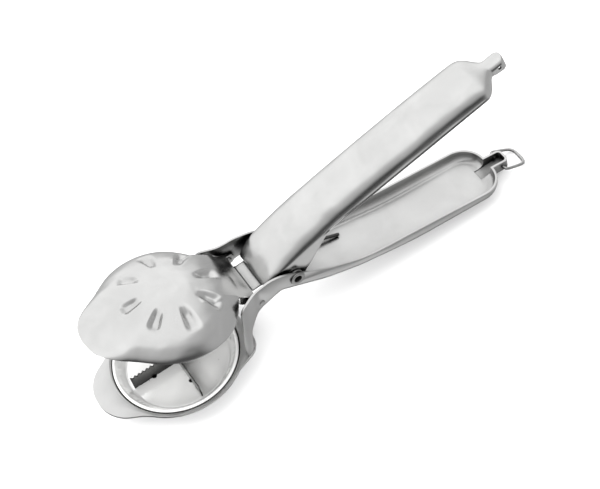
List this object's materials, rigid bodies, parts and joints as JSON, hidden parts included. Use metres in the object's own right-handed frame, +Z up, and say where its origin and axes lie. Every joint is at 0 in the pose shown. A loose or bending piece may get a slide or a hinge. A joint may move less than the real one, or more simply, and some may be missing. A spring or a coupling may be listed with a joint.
{
  "type": "citrus press",
  "caption": "Hand citrus press of pressed stainless steel: lipped cup with a loose bladed tray, a dimpled dome, two long handles, a return spring and a wire locking bail.",
  "frame": {"origin": "centre of the cup's flat base, on the plane the press stands on", "axes": "+X from the cup towards the handles, +Y across the press, +Z up through the cup"},
  "size_m": [0.2712, 0.0748, 0.0945],
  "materials": {
    "pressed_steel": "satin",
    "polished_steel": "polished",
    "rivet_steel": "satin",
    "spring_steel": "satin"
  },
  "bodies": {
    "lower": {"lower_body": "pressed_steel", "pivot_tube": "rivet_steel", "near_pivot_washer": "rivet_steel", "far_pivot_washer": "rivet_steel", "near_dome_trunnion": "rivet_steel", "far_dome_trunnion": "rivet_steel", "return_spring": "spring_steel"},
    "tray": {"juice_tray": "polished_steel", "long_blade": "polished_steel", "cross_blade": "polished_steel"},
    "dome": {"press_dome": "pressed_steel"},
    "upper": {"upper_handle": "pressed_steel", "lift_pin": "rivet_steel"},
    "bail": {"locking_bail": "spring_steel"}
  },
  "joints": [
    {"name": "handle_hinge", "type": "hinge", "parent": "lower", "child": "upper", "pos_m": [0.072, 0, 0.042], "axis": [0, -1, 0], "range_deg": [-28, 0], "stiffness_Nm_per_rad": 1.2, "springref_deg": 28.65, "deforming": ["return_spring"]},
    {"name": "dome_hinge", "type": "hinge", "parent": "lower", "child": "dome", "pos_m": [0.0495, 0, 0.041], "axis": [0, 1, 0], "range_deg": [-30, 0]},
    {"name": "tray_lift", "type": "slide", "parent": "lower", "child": "tray", "axis": [0, 0, 1], "range_m": [0, 0.003]},
    {"name": "bail_hinge", "type": "hinge", "parent": "lower", "child": "bail", "pos_m": [0.209, 0, 0.0074], "axis": [0, 1, 0], "range_deg": [-80, 40]}
  ],
  "couplings": [
    {"joint": "dome_hinge", "follows": "handle_hinge", "ratio": 1.0714}
  ]
}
_ _ _
■ Your instructions ■
Reproduce each line verbatim.

■ Solution for this task ■
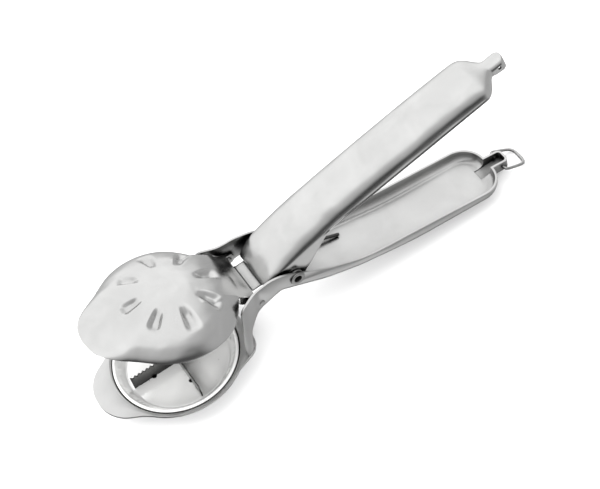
List this object's materials, rigid bodies, parts and joints as JSON, hidden parts included. Use metres in the object's own right-handed frame, +Z up, and say where its origin and axes lie. Every joint is at 0 in the pose shown. A loose or bending piece may get a slide or a hinge. A joint may move less than the real one, or more simply, and some may be missing. A spring or a coupling may be listed with a joint.
{
  "type": "citrus press",
  "caption": "Hand citrus press of pressed stainless steel: lipped cup with a loose bladed tray, a dimpled dome, two long handles, a return spring and a wire locking bail.",
  "frame": {"origin": "centre of the cup's flat base, on the plane the press stands on", "axes": "+X from the cup towards the handles, +Y across the press, +Z up through the cup"},
  "size_m": [0.2712, 0.0748, 0.0945],
  "materials": {
    "pressed_steel": "satin",
    "polished_steel": "polished",
    "rivet_steel": "satin",
    "spring_steel": "satin"
  },
  "bodies": {
    "lower": {"lower_body": "pressed_steel", "pivot_tube": "rivet_steel", "near_pivot_washer": "rivet_steel", "far_pivot_washer": "rivet_steel", "near_dome_trunnion": "rivet_steel", "far_dome_trunnion": "rivet_steel", "return_spring": "spring_steel"},
    "tray": {"juice_tray": "polished_steel", "long_blade": "polished_steel", "cross_blade": "polished_steel"},
    "dome": {"press_dome": "pressed_steel"},
    "upper": {"upper_handle": "pressed_steel", "lift_pin": "rivet_steel"},
    "bail": {"locking_bail": "spring_steel"}
  },
  "joints": [
    {"name": "handle_hinge", "type": "hinge", "parent": "lower", "child": "upper", "pos_m": [0.072, 0, 0.042], "axis": [0, -1, 0], "range_deg": [-28, 0], "stiffness_Nm_per_rad": 1.2, "springref_deg": 28.65, "deforming": ["return_spring"]},
    {"name": "dome_hinge", "type": "hinge", "parent": "lower", "child": "dome", "pos_m": [0.0495, 0, 0.041], "axis": [0, 1, 0], "range_deg": [-30, 0]},
    {"name": "tray_lift", "type": "slide", "parent": "lower", "child": "tray", "axis": [0, 0, 1], "range_m": [0, 0.003]},
    {"name": "bail_hinge", "type": "hinge", "parent": "lower", "child": "bail", "pos_m": [0.209, 0, 0.0074], "axis": [0, 1, 0], "range_deg": [-80, 40]}
  ],
  "couplings": [
    {"joint": "dome_hinge", "follows": "handle_hinge", "ratio": 1.0714}
  ]
}